Wilhelm Freddie est à la fois l’un des acteurs les plus importants des arts et de la culture danois du XXe siècle et sans doute l’un des artistes qui fut le plus conspué et vilipendé. Lors de sa participation au Salon d’Automne de Copenhague en 1930, ses premières oeuvres surréalistes au contenu érotique provoquent le scandale, et la colère des critiques. Un visiteur aurait tenté d’étrangler le peintre pendant le vernissage… Plus tard, les peintures de Freddie qualifiées d’improper sont saisies par les douanes anglaises et ne peuvent être accrochées dans l’importante Exposition internationale surréaliste de Londres (1936) – seuls quelques dessins rejoignent clandestinement les salles des New Burlington Galleries. L’année suivante, la présentation de Méditation sur l’amour anti-nazi (1936) lui vaut l’interdiction de séjour en Allemagne pour « insultes au chef de l’État ». Enfin, et nous arrêterons là notre énumération, à l’occasion de l’une des dernières expositions surréalistes qu’il parvient à organiser à Copenhague, à l’automne 1940 (avec Bjerke Petersen, Harry Carlsson, Erik Olson ou Elas Thoresen), la presse pronazie danoise tenait des propos extrêmement violents à son encontre: « Les anciens Grecs l’auraient précipité du haut d’une falaise dans la mer, et c’est ce que nous ferons lorsque notre nouvelle Europe sera devenue réalité1. » Il faut attendre la fin des années 1960 pour que son oeuvre soit enfin admise, que les pièces saisies sortent enfin de la collection criminologique de Copenhague et qu’il soit même reconnu par les autorités en obtenant des récompenses (prix Thorvaldsen, 1970) ou des commandes publiques (décor de l’école Vallensbaek, 1971).

À partir de 1935, le mouvement surréaliste s’internationalise et rayonne sur toute l’Europe. Accompagnées de conférences et de publications, les expositions sont les principaux vecteurs de diffusion du surréalisme. Les revues assurent également une
circulation rapide des textes, des oeuvres, des positionnements. Au Danemark, la revue Konkretion a joué un rôle déterminant entre 1935 et 1936 (quatre livraisons) : elle distille des informations relatives au surréalisme et consacre intégralement son dernier numéro aux écrivains et peintres parisiens sous le titre « Le surréalisme à Paris2 ». C’est la même année que Wilhelm Freddie présente Sex-paralysappeal (1936), objet inspiré par le Buste de femme rétrospectif de Salvador Dalí, composé d’un buste féminin coiffé d’un gant, d’un fragment de cadre avec un phallus peint sur la joue et des verres accrochés autour du cou. Cette pièce est confisquée sous prétexte de « pornographie » et ne devient accessible que par l’intermédiaire des publications.
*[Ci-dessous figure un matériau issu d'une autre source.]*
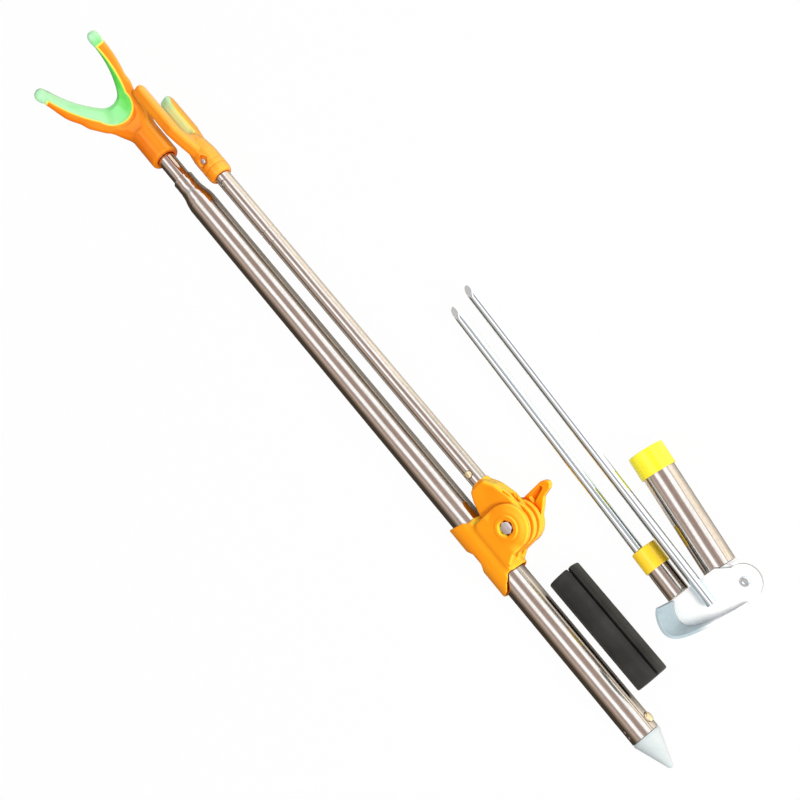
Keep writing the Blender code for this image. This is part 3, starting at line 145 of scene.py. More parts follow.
def turned(profile, steps=96):
    """A bmesh solid about X from (x, radius) points, closed, or ending on the axis."""
    mesh = bmesh.new()
    ring = [mesh.verts.new((x, 0.0, radius)) for x, radius in profile]
    edges = [mesh.edges.new(pair) for pair in zip(ring, ring[1:])]
    if profile[0][1] > 0.0:
        edges.append(mesh.edges.new((ring[-1], ring[0])))
    bmesh.ops.spin(
        mesh, geom=ring + edges, cent=(0, 0, 0), axis=(1, 0, 0), angle=math.tau, steps=steps,
        use_merge=True,
    )
    bmesh.ops.remove_doubles(mesh, verts=mesh.verts, dist=SAME_PLACE)
    bmesh.ops.dissolve_degenerate(mesh, edges=mesh.edges, dist=NO_LENGTH)
    bmesh.ops.recalc_face_normals(mesh, faces=mesh.faces)
    return mesh


trial_rod = turned([(0.0, 0.0), (0.0, 0.004), (0.010, 0.004), (0.010, 0.0)])
print("a plain turned rod has", len(trial_rod.faces), "faces")
trial_rod.free()

# %% [markdown]
# ## Outlines
# No edge of the real parts is quite sharp. An outline's corners are swapped for short curves, and
# the outline of a button ends in a shallow dome.

# %% Helpers for outlines
DOME_FULLNESS = 0.8


def eased(share):
    """Zero to one with no corner at either end."""
    share = min(1.0, max(0.0, share))
    return share * share * (3 - 2 * share)


def rounded(profile, corners, radius, steps=5):
    """The profile with the corners of those numbers swapped for short curves."""
    points = [Vector(point) for point in profile]
    made = []
    for number, point in enumerate(points):
        if number not in corners:
            made.append(tuple(point))
            continue
        start = point + (points[number - 1] - point).normalized() * radius
        end = point + (points[(number + 1) % len(points)] - point).normalized() * radius
        for step in range(steps + 1):
            share = step / steps
            here = start.lerp(point, share).lerp(point.lerp(end, share), share)
            made.append((here.x, max(0.0, here.y)))
    return made


def dome(low, top, radius, roundness, steps=6):
    """Profile of a button whose top is a shallow dome."""
    points = [(low, 0.0), (low, radius), (top - roundness, radius)]
    for step in range(1, steps + 1):
        lean = math.pi / 2 * step / steps
        x = top - roundness * (1 - math.sin(lean))
        points.append((x, radius * max(0.0, math.cos(lean)) ** DOME_FULLNESS))
    points[-1] = (top, 0.0)
    return points


print("a dome's outline has", len(dome(0.0, 0.002, 0.002, 0.001)), "points")

# %% [markdown]
# ## Drilling
# A hole is cut with Blender's exact Boolean on a throwaway object, whose result is read back as a
# new mesh. A plain rod serves as the drill.


# %% Helpers that drill
def scratch_object(mesh):
    """A throwaway object that takes over a bmesh."""
    data = bpy.data.meshes.new("scratch")
    mesh.to_mesh(data)
    mesh.free()
    thing = bpy.data.objects.new("scratch", data)
    bpy.context.scene.collection.objects.link(thing)
    return thing


def drilled(mesh, cutters, operation="DIFFERENCE"):
    """The mesh with each cutter, given in the same frame, taken away or joined on."""
    work = scratch_object(mesh)
    tools = [scratch_object(cutter) for cutter in cutters]
    for tool in tools:
        change = work.modifiers.new("cut", "BOOLEAN")
        change.operation = operation
        change.solver = "EXACT"
        change.object = tool
    made = bmesh.new()
    made.from_object(work, bpy.context.evaluated_depsgraph_get())
    for thing in [work] + tools:
        bpy.data.objects.remove(thing)
    bmesh.ops.remove_doubles(made, verts=made.verts, dist=SAME_PLACE)
    return made


def pin(radius, start, end, place=Matrix(), steps=48):
    """A plain rod used as a drill."""
    mesh = turned([(start, 0.0), (start, radius), (end, radius), (end, 0.0)], steps)
    bmesh.ops.transform(mesh, matrix=place, verts=mesh.verts)
    return mesh


trial_block = drilled(pin(0.004, 0.0, 0.010), [pin(0.002, -0.010, 0.020, upright)])
print("the rod with a hole across it has", len(trial_block.faces), "faces")
trial_block.free()

# %% [markdown]
# ## Finishing a piece
# A finished piece keeps its object at the origin and carries its place in its mesh. Two measures
# for painted light and shade stay on the mesh: how squarely it looks toward the lit side, which
# places a painted highlight, and how steep its faces are, which places painted shade.

# %% Helpers that finish a piece
SHARP = math.radians(32)
ALL_SMOOTH = math.pi
# Direction toward the lit side, for the painted highlight on the plastics
PAINTED_LIGHT_DIRECTION = Vector((-0.35, -0.80, 0.30)).normalized()


def mark_painted_light_and_shade(data):
    """Keep measures for painted light and shade: facing the lit side, and steepness of faces."""
    lit = data.attributes.new("toward_painted_light", "FLOAT", "POINT")
    lit.data.foreach_set("value", [vertex.normal.dot(PAINTED_LIGHT_DIRECTION) for vertex in data.vertices])
    steep = data.attributes.new("steep", "FLOAT", "FACE")
    steep.data.foreach_set("value", [1 - abs(face.normal.z) for face in data.polygons])


def finish_piece(name, mesh, look, body, nodes=(), place=Matrix(), sharp=SHARP):
    """Put a bmesh in its place, write it to an object at the origin and let it ride on a body."""
    bmesh.ops.transform(mesh, matrix=place, verts=mesh.verts)
    data = bpy.data.meshes.new(name)
    mesh.to_mesh(data)
    mesh.free()
    mark_painted_light_and_shade(data)
    data.shade_smooth()
    data.set_sharp_from_angle(angle=sharp)
    data.materials.append(look)
    piece = bpy.data.objects.new(name, data)
    bpy.context.scene.collection.objects.link(piece)
    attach(piece, body)
    if nodes:
        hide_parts(*nodes)
    print(name, "rides on", body, "with", len(data.polygons), "faces")
    return piece


print("the lit side lies toward", [round(part, 2) for part in PAINTED_LIGHT_DIRECTION])

# %% [markdown]
# ## A moulded part
# The orange nylon parts are moulded, so no edge on them is sharp and every joint between two forms
# is a soft fillet. A copy of the CAD node is merged and remeshed into small even faces, and a few
# rounds of smoothing then wear every edge by the same small radius, as a mould does. Where two
# nodes are one moulding in the photograph, both go in, one of them grown a little so that they
# meet.

# %% Helpers for moulded parts
LOOSE_CORNERS = 2e-6


def merged_copy(node):
    """A bmesh of a CAD node, whose loose triangles are joined."""
    mesh = bmesh.new()
    mesh.from_mesh(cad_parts[node].data)
    bmesh.ops.remove_doubles(mesh, verts=mesh.verts, dist=LOOSE_CORNERS)
    return mesh


def smooth_all(mesh, verts, rounds):
    for _ in range(rounds):
        bmesh.ops.smooth_vert(
            mesh, verts=verts, factor=0.5, use_axis_x=True, use_axis_y=True, use_axis_z=True
        )


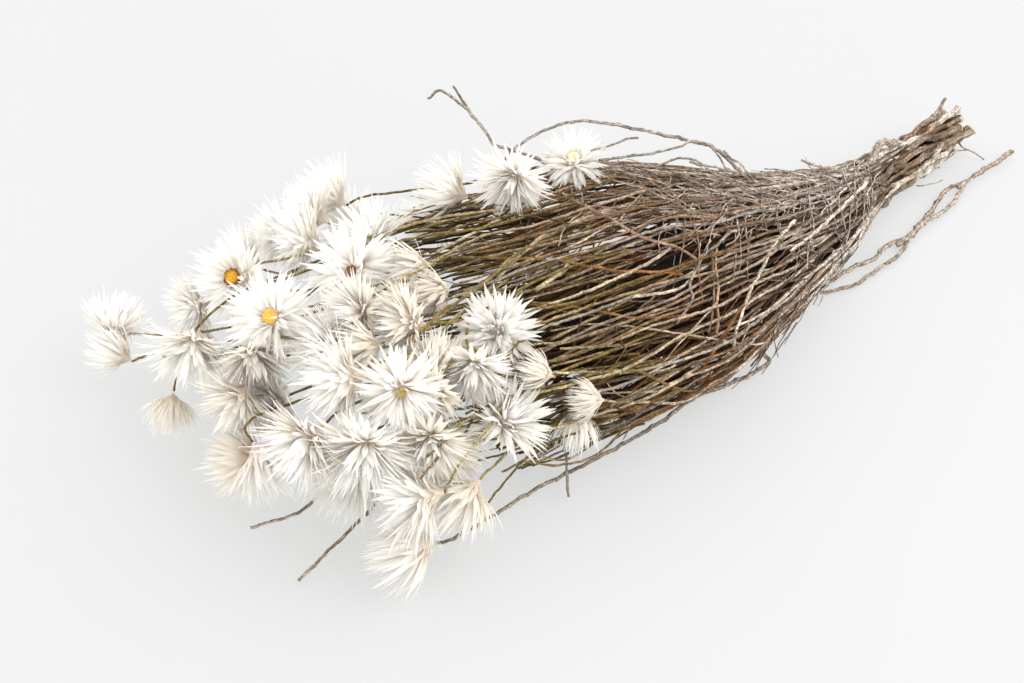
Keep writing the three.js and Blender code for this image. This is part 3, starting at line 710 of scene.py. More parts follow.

Dans le Dictionnaire général du surréalisme et de ses environs, Édouard Jaguer rapproche la technique minutieuse de Freddie de celle propre à Salvador Dalí tout en démarquant clairement les engagements de chacun. « Freddie se distingue de la virtuosité dalinienne par une agressivité dans la touche et la couleur, une intrépidité ingénue, qui l’apparentent bien plus à un Böcklin; ou plus près de nous à certains surréalistes “marginaux” tels que Styrsky ou Perahim. Il n’y a rien, chez lui, de cette complaisance à base de raffinement académique qui fit bientôt de l’oeuvre de Dali une séduisante attraction pour gens du monde3. »

Durant les années 1940, Freddie diversifie son activité et conçoit des décors ou des aménagements d’espaces, pour des expositions, des vitrines ou des salons. Il abandonne sa facture dalinienne des années 1930, brosse bien plus rapidement la toile et réalise, Ma soeur en mars et les attributs de Vénus en est un excellent exemple, des compositions plus synthétiques où les corps sont stylisés, les objets géométrisés. En mars 1948, mois auquel notre tableau fait allusion, Freddie voyage en Suisse et travaille comme architecte d’exposition. Il organise ainsi son tableau à la manière des installations d’objets et de matériaux qu’il réalise simultanément en associant fragments suspendus et motifs symboliques archétypaux. (G.P.)

 

 

 

 

1. Marcel Jean, Histoire de la peinture surréaliste, Paris, Seuil, 1959, p. 262.
2. Marcel Jean, op. cit., p. 261.
3. Édouard Jaguer, « Les métamorphoses de la rage de vivre », Wilhelm Freddie, Paris, galerie 1900-2000, 1990, p. 24.